Directive:
Set down all of the data exactly as it appears.

[BEGIN]

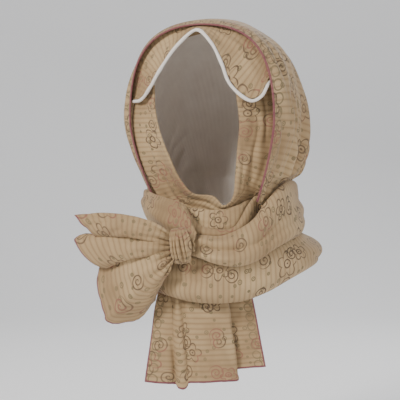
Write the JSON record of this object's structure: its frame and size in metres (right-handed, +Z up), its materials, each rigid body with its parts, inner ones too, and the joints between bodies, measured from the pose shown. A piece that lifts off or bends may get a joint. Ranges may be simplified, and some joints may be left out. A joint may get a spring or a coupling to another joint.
{
  "type": "rain head scarf worn as a hood",
  "caption": "Knitted rain head scarf worn as a hood, wrapped round the neck, crossed over and tied at one side with two loose pleated ends.",
  "frame": {"origin": "inside of the hood's top, where it sits on the crown of the head", "axes": "+Z up, -Y out of the wearer's chest, +X to the wearer's left; the head and hood are turned 20 degrees towards the wearer's right"},
  "size_m": [0.3274, 0.2531, 0.4829],
  "materials": {
    "printed_knit": "matt",
    "pale_lining": "satin"
  },
  "bodies": {
    "root": {"hood": "printed_knit", "brow_fold": "printed_knit", "brow_hem": "pale_lining", "face_band": "printed_knit", "inner_collar": "printed_knit", "cowl_fold": "printed_knit", "upper_wrap": "printed_knit", "lower_wrap": "printed_knit", "cross_fold": "printed_knit", "knot": "printed_knit", "side_tail": "printed_knit", "front_tail": "printed_knit"}
  },
  "joints": []
}
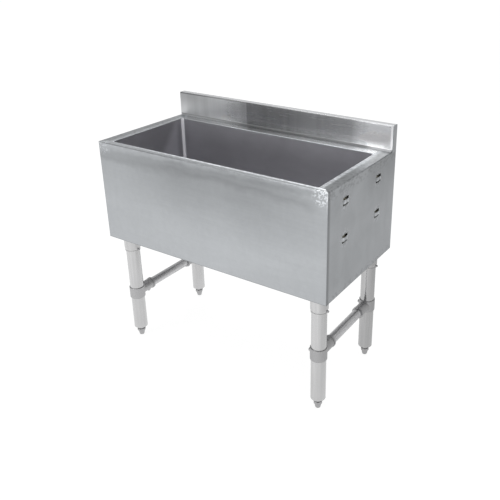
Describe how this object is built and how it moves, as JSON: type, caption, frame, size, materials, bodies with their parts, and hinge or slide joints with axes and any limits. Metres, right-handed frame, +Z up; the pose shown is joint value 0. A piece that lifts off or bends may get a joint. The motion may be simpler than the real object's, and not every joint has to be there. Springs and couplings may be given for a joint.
{
  "type": "underbar ice chest",
  "caption": "Open-topped insulated ice bin in a folded steel box with a low backsplash, on tubular legs with levelling feet and side rails.",
  "frame": {"origin": "on the floor, under the centre of the chest's overall box", "axes": "+X along the length to the right as seen from the front, +Y from the front to the backsplash, +Z up"},
  "size_m": [0.9214, 0.4572, 0.8889],
  "materials": {
    "stainless_sheet": "satin",
    "stainless_liner": "satin",
    "galvanised_sheet": "matte",
    "foam_board": "matte",
    "drain_brass": "satin",
    "gasket_rubber": "matte",
    "fibre_washer": "matte",
    "strainer_steel": "satin",
    "leg_tube": "satin",
    "foot_metal": "satin",
    "clamp_casting": "satin",
    "galvanised_tube": "satin",
    "zinc_fastener": "satin"
  },
  "bodies": {
    "chest": {"front_panel": "stainless_sheet", "left_panel": "stainless_sheet", "right_panel": "stainless_sheet", "back_panel": "stainless_sheet", "bottom_pan": "galvanised_sheet", "liner": "stainless_liner", "backsplash": "stainless_sheet", "splash_end_left": "stainless_sheet", "splash_end_right": "stainless_sheet", "insulation_front": "foam_board", "insulation_back": "foam_board", "insulation_left": "foam_board", "insulation_right": "foam_board", "insulation_bottom": "foam_board", "drain_body": "drain_brass", "drain_gasket": "gasket_rubber", "drain_washer": "fibre_washer", "drain_locknut": "drain_brass", "leg_channel_left": "galvanised_sheet", "leg_channel_right": "galvanised_sheet", "socket_front_left": "leg_tube", "socket_front_right": "leg_tube", "socket_rear_left": "leg_tube", "socket_rear_right": "leg_tube", "leg_front_left": "leg_tube", "leg_front_right": "leg_tube", "leg_rear_left": "leg_tube", "leg_rear_right": "leg_tube", "insert_front_left": "foot_metal", "insert_front_right": "foot_metal", "insert_rear_left": "foot_metal", "insert_rear_right": "foot_metal", "clamp_front_left": "clamp_casting", "clamp_front_right": "clamp_casting", "clamp_rear_left": "clamp_casting", "clamp_rear_right": "clamp_casting", "side_rail_left": "galvanised_tube", "side_rail_right": "galvanised_tube", "socket_bolts": "zinc_fastener", "socket_nuts": "zinc_fastener", "socket_set_screws": "zinc_fastener", "clamp_screws": "zinc_fastener"},
    "foot_front_left": {"foot_front_left": "foot_metal"},
    "foot_front_right": {"foot_front_right": "foot_metal"},
    "foot_rear_left": {"foot_rear_left": "foot_metal"},
    "foot_rear_right": {"foot_rear_right": "foot_metal"},
    "strainer": {"drain_strainer": "strainer_steel"}
  },
  "joints": [
    {"name": "level_front_left", "type": "slide", "parent": "chest", "child": "foot_front_left", "axis": [0, 0, -1], "range_m": [-0.006, 0.025]},
    {"name": "level_front_right", "type": "slide", "parent": "chest", "child": "foot_front_right", "axis": [0, 0, -1], "range_m": [-0.006, 0.025]},
    {"name": "level_rear_left", "type": "slide", "parent": "chest", "child": "foot_rear_left", "axis": [0, 0, -1], "range_m": [-0.006, 0.025]},
    {"name": "level_rear_right", "type": "slide", "parent": "chest", "child": "foot_rear_right", "axis": [0, 0, -1], "range_m": [-0.006, 0.025]},
    {"name": "strainer_lift", "type": "slide", "parent": "chest", "child": "strainer", "axis": [0, 0, 1], "range_m": [0, 0.32]}
  ]
}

[END]

Task output:
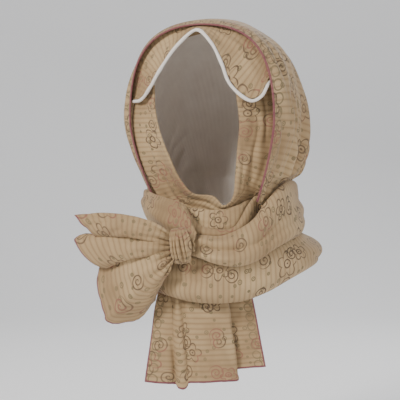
Write the JSON record of this object's structure: its frame and size in metres (right-handed, +Z up), its materials, each rigid body with its parts, inner ones too, and the joints between bodies, measured from the pose shown. A piece that lifts off or bends may get a joint. Ranges may be simplified, and some joints may be left out. A joint may get a spring or a coupling to another joint.
{
  "type": "rain head scarf worn as a hood",
  "caption": "Knitted rain head scarf worn as a hood, wrapped round the neck, crossed over and tied at one side with two loose pleated ends.",
  "frame": {"origin": "inside of the hood's top, where it sits on the crown of the head", "axes": "+Z up, -Y out of the wearer's chest, +X to the wearer's left; the head and hood are turned 20 degrees towards the wearer's right"},
  "size_m": [0.3274, 0.2531, 0.4829],
  "materials": {
    "printed_knit": "matt",
    "pale_lining": "satin"
  },
  "bodies": {
    "root": {"hood": "printed_knit", "brow_fold": "printed_knit", "brow_hem": "pale_lining", "face_band": "printed_knit", "inner_collar": "printed_knit", "cowl_fold": "printed_knit", "upper_wrap": "printed_knit", "lower_wrap": "printed_knit", "cross_fold": "printed_knit", "knot": "printed_knit", "side_tail": "printed_knit", "front_tail": "printed_knit"}
  },
  "joints": []
}
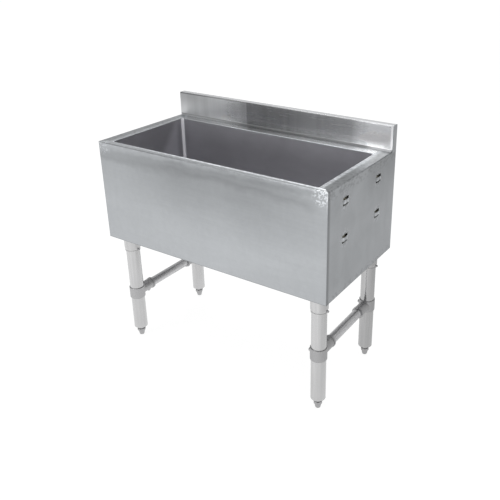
Describe how this object is built and how it moves, as JSON: type, caption, frame, size, materials, bodies with their parts, and hinge or slide joints with axes and any limits. Metres, right-handed frame, +Z up; the pose shown is joint value 0. A piece that lifts off or bends may get a joint. The motion may be simpler than the real object's, and not every joint has to be there. Springs and couplings may be given for a joint.
{
  "type": "underbar ice chest",
  "caption": "Open-topped insulated ice bin in a folded steel box with a low backsplash, on tubular legs with levelling feet and side rails.",
  "frame": {"origin": "on the floor, under the centre of the chest's overall box", "axes": "+X along the length to the right as seen from the front, +Y from the front to the backsplash, +Z up"},
  "size_m": [0.9214, 0.4572, 0.8889],
  "materials": {
    "stainless_sheet": "satin",
    "stainless_liner": "satin",
    "galvanised_sheet": "matte",
    "foam_board": "matte",
    "drain_brass": "satin",
    "gasket_rubber": "matte",
    "fibre_washer": "matte",
    "strainer_steel": "satin",
    "leg_tube": "satin",
    "foot_metal": "satin",
    "clamp_casting": "satin",
    "galvanised_tube": "satin",
    "zinc_fastener": "satin"
  },
  "bodies": {
    "chest": {"front_panel": "stainless_sheet", "left_panel": "stainless_sheet", "right_panel": "stainless_sheet", "back_panel": "stainless_sheet", "bottom_pan": "galvanised_sheet", "liner": "stainless_liner", "backsplash": "stainless_sheet", "splash_end_left": "stainless_sheet", "splash_end_right": "stainless_sheet", "insulation_front": "foam_board", "insulation_back": "foam_board", "insulation_left": "foam_board", "insulation_right": "foam_board", "insulation_bottom": "foam_board", "drain_body": "drain_brass", "drain_gasket": "gasket_rubber", "drain_washer": "fibre_washer", "drain_locknut": "drain_brass", "leg_channel_left": "galvanised_sheet", "leg_channel_right": "galvanised_sheet", "socket_front_left": "leg_tube", "socket_front_right": "leg_tube", "socket_rear_left": "leg_tube", "socket_rear_right": "leg_tube", "leg_front_left": "leg_tube", "leg_front_right": "leg_tube", "leg_rear_left": "leg_tube", "leg_rear_right": "leg_tube", "insert_front_left": "foot_metal", "insert_front_right": "foot_metal", "insert_rear_left": "foot_metal", "insert_rear_right": "foot_metal", "clamp_front_left": "clamp_casting", "clamp_front_right": "clamp_casting", "clamp_rear_left": "clamp_casting", "clamp_rear_right": "clamp_casting", "side_rail_left": "galvanised_tube", "side_rail_right": "galvanised_tube", "socket_bolts": "zinc_fastener", "socket_nuts": "zinc_fastener", "socket_set_screws": "zinc_fastener", "clamp_screws": "zinc_fastener"},
    "foot_front_left": {"foot_front_left": "foot_metal"},
    "foot_front_right": {"foot_front_right": "foot_metal"},
    "foot_rear_left": {"foot_rear_left": "foot_metal"},
    "foot_rear_right": {"foot_rear_right": "foot_metal"},
    "strainer": {"drain_strainer": "strainer_steel"}
  },
  "joints": [
    {"name": "level_front_left", "type": "slide", "parent": "chest", "child": "foot_front_left", "axis": [0, 0, -1], "range_m": [-0.006, 0.025]},
    {"name": "level_front_right", "type": "slide", "parent": "chest", "child": "foot_front_right", "axis": [0, 0, -1], "range_m": [-0.006, 0.025]},
    {"name": "level_rear_left", "type": "slide", "parent": "chest", "child": "foot_rear_left", "axis": [0, 0, -1], "range_m": [-0.006, 0.025]},
    {"name": "level_rear_right", "type": "slide", "parent": "chest", "child": "foot_rear_right", "axis": [0, 0, -1], "range_m": [-0.006, 0.025]},
    {"name": "strainer_lift", "type": "slide", "parent": "chest", "child": "strainer", "axis": [0, 0, 1], "range_m": [0, 0.32]}
  ]
}